Database Reference
In-Depth Information
The Storage Hierarchy in an Oracle Database
A database is made up of one or more tablespaces . A tablespace is a logical storage container in Oracle that comes
at the top of the storage hierarchy and is made up of one or more data files. These files might be cooked files in a
file system, raw partitions, ASM-managed database files, or files on a clustered file system. A tablespace contains
segments, as described next.
Segments
Segments are the major organizational structure within a tablespace. Segments are simply your database objects that
consume storage—typically objects such as tables, indexes, undo segments, and so on. Most times, when you create a
table, you create a table segment. When you create a partitioned table, you are not creating a table segment, rather you
create a segment per partition. When you create an index, you normally create an index segment, and so on. Every
object that consumes storage is ultimately stored in a single segment. There are undo segments, temporary segments,
cluster segments, index segments, and so on.
it might be confusing to read “every object that consumes storage is ultimately stored in a single segment.”

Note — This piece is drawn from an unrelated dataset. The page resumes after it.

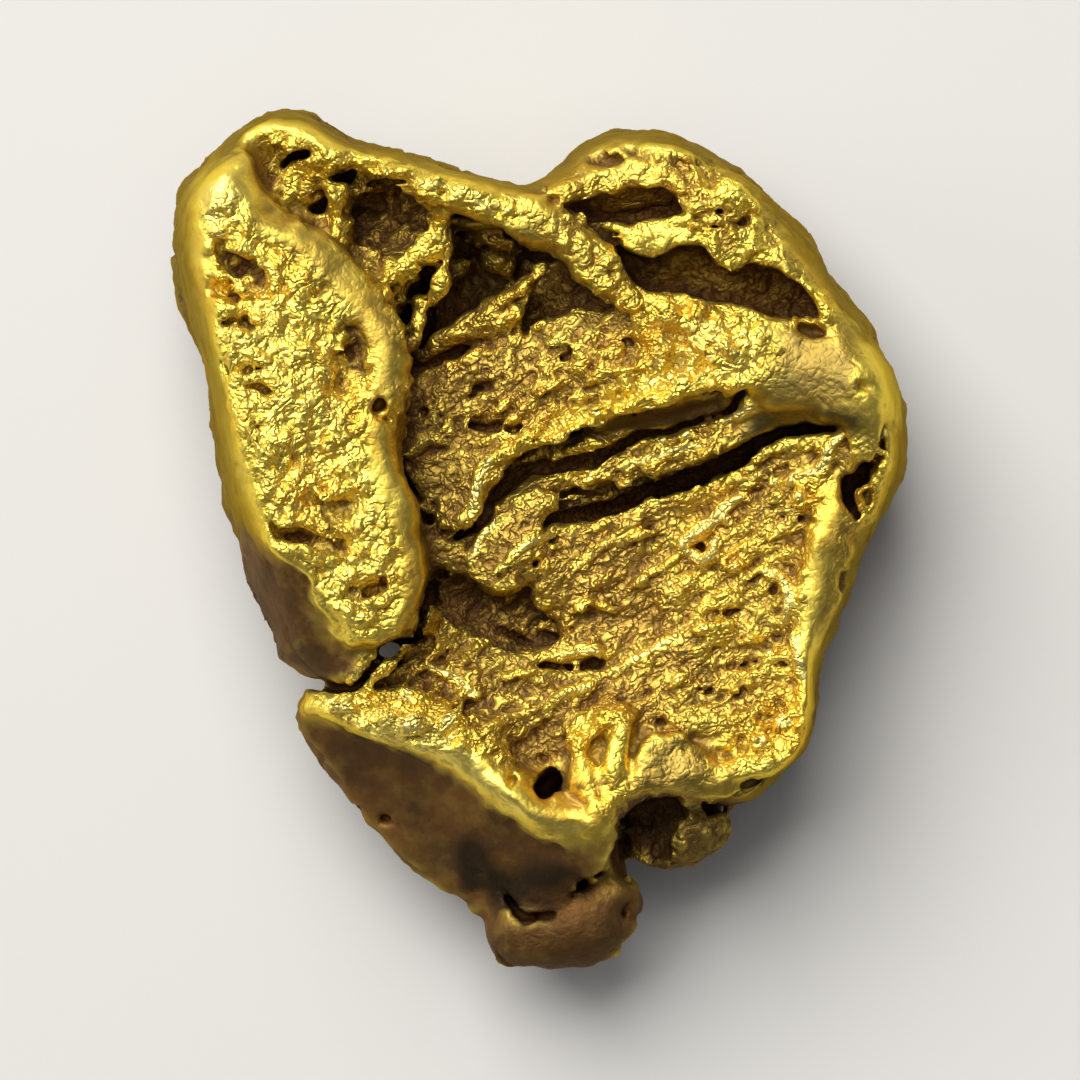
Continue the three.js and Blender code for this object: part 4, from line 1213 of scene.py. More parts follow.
# Each texture's and each colour's regions: their outlines, fades and strengths.
LIP_FACE = (
    (0.9, 2.3), (1.5, 2.72), (2, 2.9), (3, 3.1), (3.5, 3.33), (4.55, 3.42), (4.4, 3.1), (3, 2.6), (1.9, 2.5),
)
HAMMERED = (
    Region((
        (-7.75, 7.7), (-7.5, 6.4), (-7.45, 4.5), (-7, 2.6), (-6.3, 0.2), (-5.3, -0.7), (-4.7, -2.1),
        (-3.7, -2.1), (-3.2, -1), (-3.5, 0.5), (-4, 1.6), (-4.05, 2.8), (-3.9, 4), (-4.3, 5), (-4.9, 5.9),
        (-5.6, 6.6), (-6.4, 7), (-6.9, 7.8), (-7.3, 8),
    )),
    Region(((2.5, 5.2), (3.8, 5.35), (5, 4.95), (5.5, 4.2), (5, 3.6), (3.6, 3.5), (2.7, 4)), 0.6),
    Region(((5.2, 5), (6.6, 4.9), (7.6, 4.2), (7.4, 3.3), (6.2, 3.2), (5.2, 3.4)), 0.8, 0.12),
    Region((
        (-5.4, -3.55), (-4, -3.5), (-2.2, -3.6), (-1.2, -4.8), (-2.4, -4.85), (-3.4, -4.7), (-4.6, -4.2),
    )),
    Region(((4.4, -4), (5.6, -3.6), (6.3, -4.4), (5.5, -5.2), (4.3, -5.3))),
    Region(((3.4, 8.9), (5.2, 7.9), (5.3, 6.4), (4, 6.4), (3.4, 7.6))),
    Region((
        (0.2, 8), (1, 9), (2.4, 9.2), (4.2, 8.6), (5.6, 7), (6.6, 5.4), (6.4, 5), (4, 6.4), (1.7, 7.1),
    ), 0.6, 0.45),
    Region((
        (-6.4, 9.4), (-5.6, 9.3), (-4.4, 8.9), (-2.4, 8.4), (-2.1, 7), (-2.9, 5.9), (-3.3, 5.3), (-4.1, 6.3),
        (-5.4, 7.6), (-6.3, 8.2),
    )),
    Region((
        (-4.2, 8.95), (-2.4, 8.5), (-0.8, 7.9), (-0.5, 7.3), (-1.5, 7.5), (-2.6, 7.9), (-4.2, 8.6),
    ), 0.3, 0.8),
    Region((
        (-0.4, 7.9), (0.6, 7.2), (1.6, 6.5), (2.4, 5.7), (1.9, 5.5), (1, 6.1), (0.1, 6.8), (-0.6, 7.5),
    ), 0.3, 0.5),
    Region((
        (2.1, -4.4), (3.9, -4.4), (4.3, -5.6), (3.2, -5.9), (2, -5.9), (1.2, -6.4), (0.6, -5.2), (1, -4),
    ), 0.4, 0.25),
    Region(((1.6, -5.9), (3.2, -5.9), (4.6, -6.2), (4.4, -7.4), (2.9, -7.8), (2.2, -7.6)), 0.4, 0.7),
    Region(((-0.9, -8.8), (1.2, -8), (2.4, -8.4), (1.4, -9.8), (-0.6, -9.8)), 0.5, 0.12),
    Region((
        (-2.2, 7.3), (-0.3, 6.9), (0.3, 6.4), (-0.9, 5.8), (-2.3, 4.9), (-3.1, 4.3), (-3.3, 5.4),
        (-2.3, 6.5),
    ), 0.3, 0.7),
    Region((
        (0.4, 8), (2.8, 8.2), (3.4, 7.6), (1.2, 7.2), (1.7, 6.8), (4.2, 6.4), (6.5, 5.8), (6.5, 5),
        (2.2, 5.7),
    ), 0.4, 0.7),
    Region((
        (6.7, 2.3), (7.6, 2.4), (8.3, 1.6), (7.4, -0.4), (7, -2), (6.8, -1), (7, 0.2), (7.1, 1.2),
    ), 0.4, 0.5),
)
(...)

You will find many CREATE statements that create multisegment objects. the confusion lies in the fact that a single
CREATE statement may ultimately create objects that consist of zero, one, or more segments! For example, CREATE TABLE
T ( x int primary key, y clob ) will create four segments: one for the TABLE T , one for the index that will be
created in support of the primary key, and two for the CLOB (one segment for the CLOB is the LOB index and the other
segment is the LOB data itself). On the other hand, CREATE TABLE T ( x int, y date ) cluster MY_CLUSTER will
create zero segments (the cluster is the segment in this case). We'll explore this concept further in Chapter 10.
Note
Extents
Segments consist of one or more extents . An extent is a logically contiguous allocation of space in a file. (Files
themselves, in general, are not contiguous on disk; otherwise, we would never need a disk defragmentation tool!
Also, with disk technologies such as Redundant Array of Independent Disks (RAID), you might find that a single file
also spans many physical disks.) Traditionally, every segment starts with at least one extent. Oracle 11 g Release 2 has
introduced the concept of a “deferred” segment—a segment that will not immediately allocate an extent, so in that
release and going forward, a segment might defer allocating its initial extent until data is inserted into it. When an
object needs to grow beyond its initial extent, it will request another extent be allocated to it. This second extent will
not necessarily be located right next to the first extent on disk—it may very well not even be allocated in the same file
as the first extent. The second extent may be located very far away from the first extent, but the space within an extent
is always logically contiguous in a file. Extents vary in size from one Oracle data block (explained shortly) to 2GB.
Blocks
Extents, in turn, consist of blocks . A block is the smallest unit of space allocation in Oracle. Blocks are where your
rows of data, or index entries, or temporary sort results are stored. A block is what Oracle typically reads from and
writes to disk. Blocks in Oracle are generally one of four common sizes: 2KB, 4KB, 8KB, or 16KB (although 32KB is also
permissible in some cases; there are restrictions in place as to the maximum size by operating system).